The National Waiting List Management Policy, a standardised approach to managing scheduled care treatment for in-patient, day case and planned procedures, since January 2014, has been developed to ensure that all administrative, managerial and clinical staff follow an agreed national minimum standard for the management and administration of waiting lists for scheduled care. This policy, which has been adopted by the HSE, sets out the processes that hospitals are to implement to manage waiting lists.

In relation to the particular query raised, as this is a service matter, I have asked the HSE to respond to the Deputy directly.

Hospital Appointments Status

Questions (397)

Pearse Doherty

Question:

397. Deputy Pearse Doherty asked the Minister for Health if a person (details supplied) in County Donegal will be considered for an earlier appointment from Letterkenny University Hospital; and if he will make a statement on the matter. [16447/19]

View answer

Written answers (Question to Health)

Under the Health Act 2004, the Health Service Executive (HSE) is required to manage and deliver, or arrange to be delivered on its behalf, health and personal social services. Section 6 of the HSE Governance Act 2013 bars the Minister for Health from directing the HSE to provide a treatment or a personal service to any individual or to confer eligibility on any individual.

The National Waiting List Management Policy, a standardised approach to managing scheduled care treatment for in-patient, day case and planned procedures, since January 2014, has been developed to ensure that all administrative, managerial and clinical staff follow an agreed national minimum standard for the management and administration of waiting lists for scheduled care. This policy, which has been adopted by the HSE, sets out the processes that hospitals are to implement to manage waiting lists.

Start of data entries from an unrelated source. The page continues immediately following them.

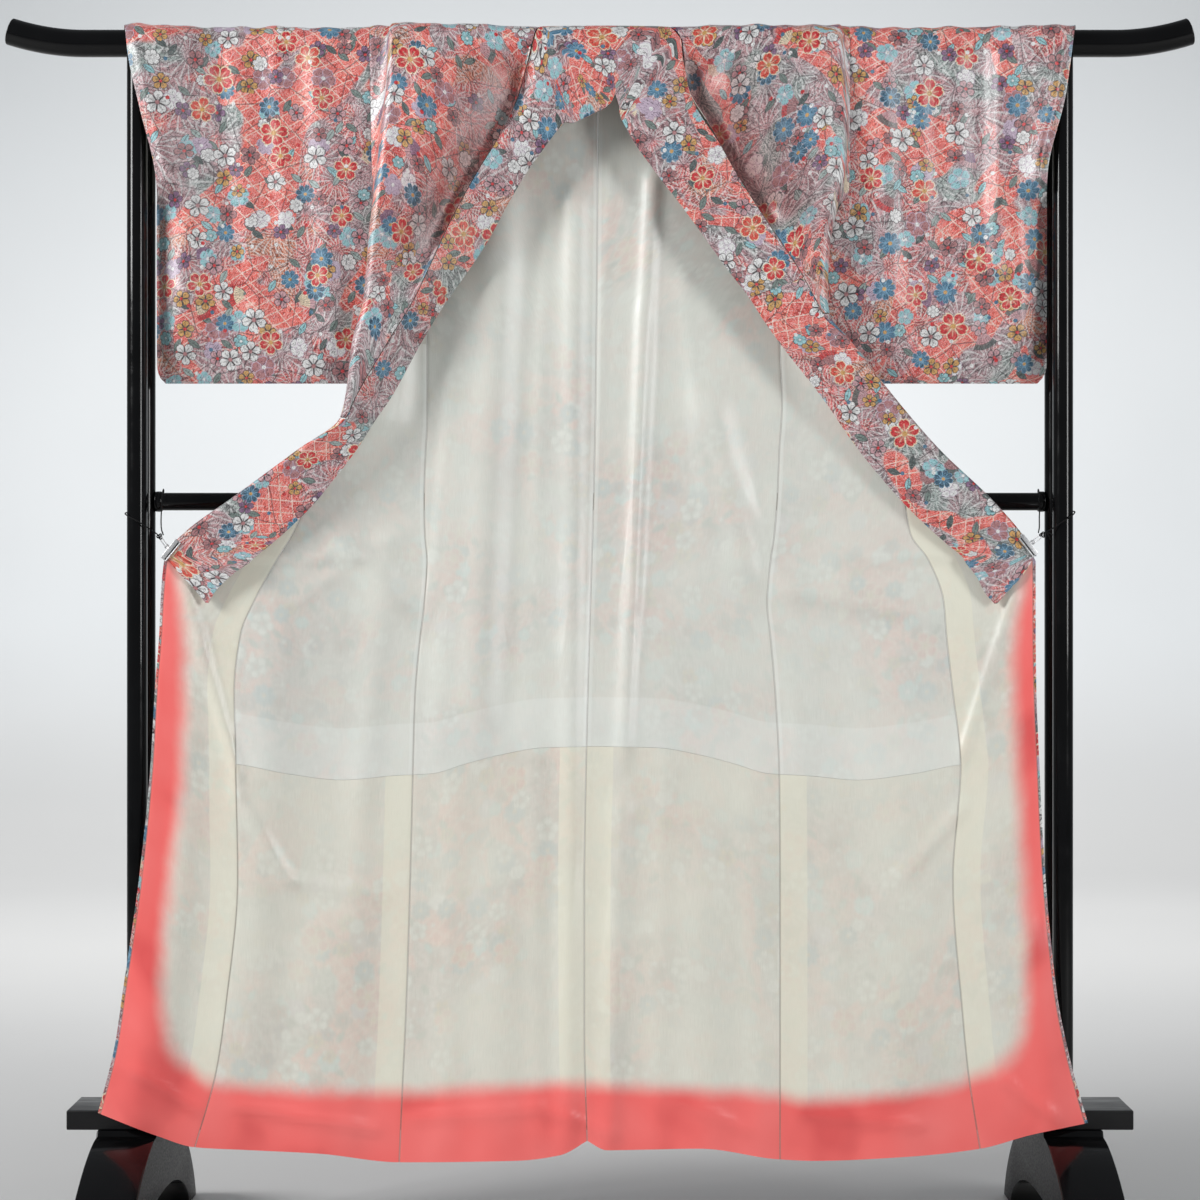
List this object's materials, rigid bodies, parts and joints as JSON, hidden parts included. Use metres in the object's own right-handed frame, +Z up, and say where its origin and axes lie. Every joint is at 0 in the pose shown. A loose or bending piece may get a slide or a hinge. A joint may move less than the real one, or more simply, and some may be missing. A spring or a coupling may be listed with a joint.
{
  "type": "komon kimono on a black lacquer kimono rack",
  "caption": "Lined komon kimono hung open over a lacquered rack, sleeves on the top rail, fronts turned out and clipped to the posts.",
  "frame": {"origin": "on the floor, under the middle of the rack", "axes": "+Z up, +X to the right as seen from the front, +Y away from the front, where the kimono shows its lining"},
  "size_m": [1.6626, 0.588, 1.714],
  "materials": {
    "body_left": "printed silk crepe, soft sheen",
    "okumi_left": "printed silk crepe, soft sheen",
    "sleeve_left": "printed silk crepe, soft sheen",
    "lining_back_left": "thin white silk",
    "lining_front_left": "thin white silk",
    "hakkake_back_left": "cream silk shading to coral at the hem",
    "hakkake_front_left": "cream silk shading to coral at the hem",
    "hakkake_okumi_left": "cream silk shading to coral at the edge",
    "post_front_left": "gloss black lacquer",
    "post_rear_left": "gloss black lacquer",
    "saddle_left": "gloss black lacquer",
    "foot_left": "gloss black lacquer",
    "clip_left": "bright plated spring steel",
    "ring_left": "bright plated wire",
    "cord_left": "twisted black cord",
    "body_right": "printed silk crepe, soft sheen",
    "okumi_right": "printed silk crepe, soft sheen",
    "sleeve_right": "printed silk crepe, soft sheen",
    "lining_back_right": "thin white silk",
    "lining_front_right": "thin white silk",
    "hakkake_back_right": "cream silk shading to coral at the hem",
    "hakkake_front_right": "cream silk shading to coral at the hem",
    "hakkake_okumi_right": "cream silk shading to coral at the edge",
    "post_front_right": "gloss black lacquer",
    "post_rear_right": "gloss black lacquer",
    "saddle_right": "gloss black lacquer",
    "foot_right": "gloss black lacquer",
    "clip_right": "bright plated spring steel",
    "ring_right": "bright plated wire",
    "cord_right": "twisted black cord",
    "collar": "printed silk crepe, soft sheen",
    "over_collar": "printed silk crepe, soft sheen",
    "top_rail": "gloss black lacquer",
    "mid_rail": "gloss black lacquer",
    "base_beam": "satin black lacquer"
  },
  "bodies": {
    "root": {"body_left": "body_left", "okumi_left": "okumi_left", "sleeve_left": "sleeve_left", "lining_back_left": "lining_back_left", "lining_front_left": "lining_front_left", "hakkake_back_left": "hakkake_back_left", "hakkake_front_left": "hakkake_front_left", "hakkake_okumi_left": "hakkake_okumi_left", "post_front_left": "post_front_left", "post_rear_left": "post_rear_left", "saddle_left": "saddle_left", "foot_left": "foot_left", "clip_left": "clip_left", "ring_left": "ring_left", "cord_left": "cord_left", "body_right": "body_right", "okumi_right": "okumi_right", "sleeve_right": "sleeve_right", "lining_back_right": "lining_back_right", "lining_front_right": "lining_front_right", "hakkake_back_right": "hakkake_back_right", "hakkake_front_right": "hakkake_front_right", "hakkake_okumi_right": "hakkake_okumi_right", "post_front_right": "post_front_right", "post_rear_right": "post_rear_right", "saddle_right": "saddle_right", "foot_right": "foot_right", "clip_right": "clip_right", "ring_right": "ring_right", "cord_right": "cord_right", "collar": "collar", "over_collar": "over_collar", "top_rail": "top_rail", "mid_rail": "mid_rail", "base_beam": "base_beam"}
  },
  "joints": []
}
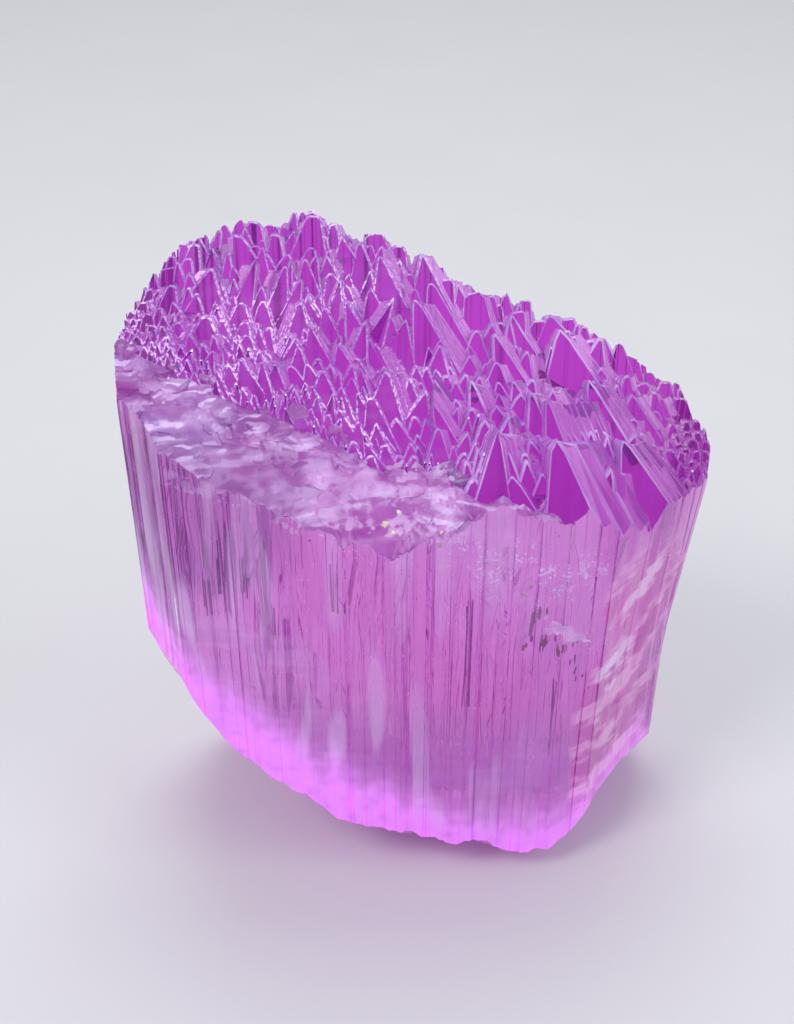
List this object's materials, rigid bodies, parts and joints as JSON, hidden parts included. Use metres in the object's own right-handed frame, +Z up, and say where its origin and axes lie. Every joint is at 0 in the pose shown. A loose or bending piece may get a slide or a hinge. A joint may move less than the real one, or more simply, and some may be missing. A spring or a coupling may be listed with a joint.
{
  "type": "kunzite crystal",
  "caption": "Loose transparent lilac crystal: a striated, flattened prism with a roof of shingled steeples, standing on its broken lower end.",
  "frame": {"origin": "middle of the bounding box on the plane that the crystal stands on", "axes": "+Z up along the crystal's long axis, +X along its width towards the lower end of the roof, +Y to the back"},
  "size_m": [0.0346, 0.0164, 0.039],
  "materials": {
    "kunzite": "transparent lilac crystal, glossy on its faces and frosted where it is broken"
  },
  "bodies": {
    "root": {"kunzite_crystal": "kunzite"}
  },
  "joints": []
}
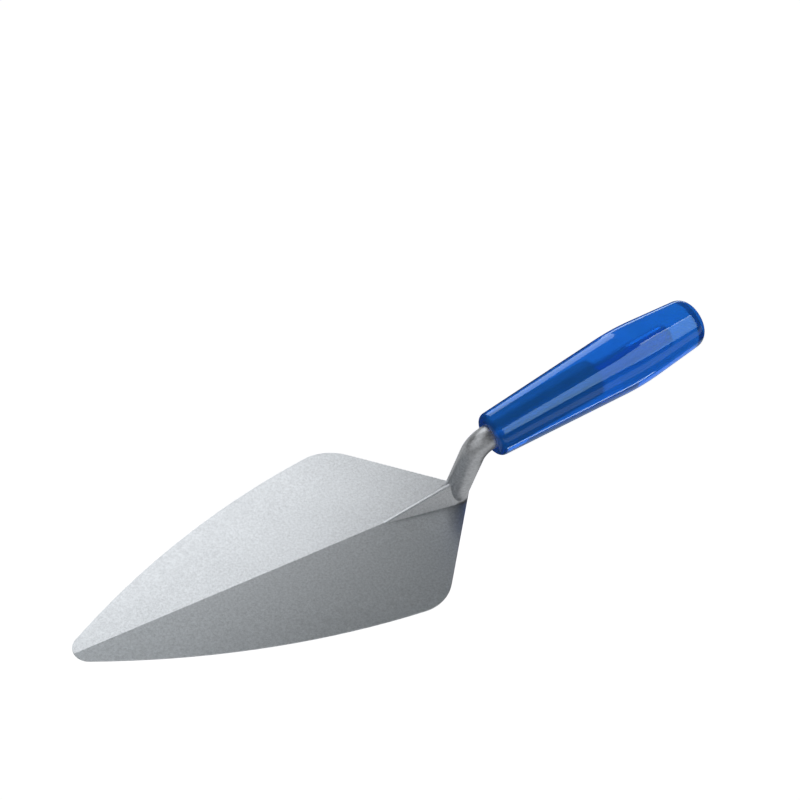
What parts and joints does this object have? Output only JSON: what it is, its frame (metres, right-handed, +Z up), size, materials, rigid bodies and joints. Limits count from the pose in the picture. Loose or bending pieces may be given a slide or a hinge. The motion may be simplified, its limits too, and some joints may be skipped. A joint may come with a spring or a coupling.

In relation to the particular query raised, as this is a service matter, I have asked the HSE to respond to the Deputy directly.

Hospital Appointments Delays

Questions (398)

John Brassil

Question:

398. Deputy John Brassil asked the Minister for Health if the delay in the allocation of an appointment for a person (details supplied) will be investigated; and if he will make a statement on the matter. [16464/19]

View answer

Written answers (Question to Health)

Under the Health Act 2004, the Health Service Executive (HSE) is required to manage and deliver, or arrange to be delivered on its behalf, health and personal social services. Section 6 of the HSE Governance Act 2013 bars the Minister for Health from directing the HSE to provide a treatment or a personal service to any individual or to confer eligibility on any individual.

The National Waiting List Management Policy, a standardised approach to managing scheduled care treatment for in-patient, day case and planned procedures, since January 2014, has been developed to ensure that all administrative, managerial and clinical staff follow an agreed national minimum standard for the management and administration of waiting lists for scheduled care. This policy, which has been adopted by the HSE, sets out the processes that hospitals are to implement to manage waiting lists.

In relation to the particular query raised, as this is a service matter, I have asked the HSE to respond to the Deputy directly.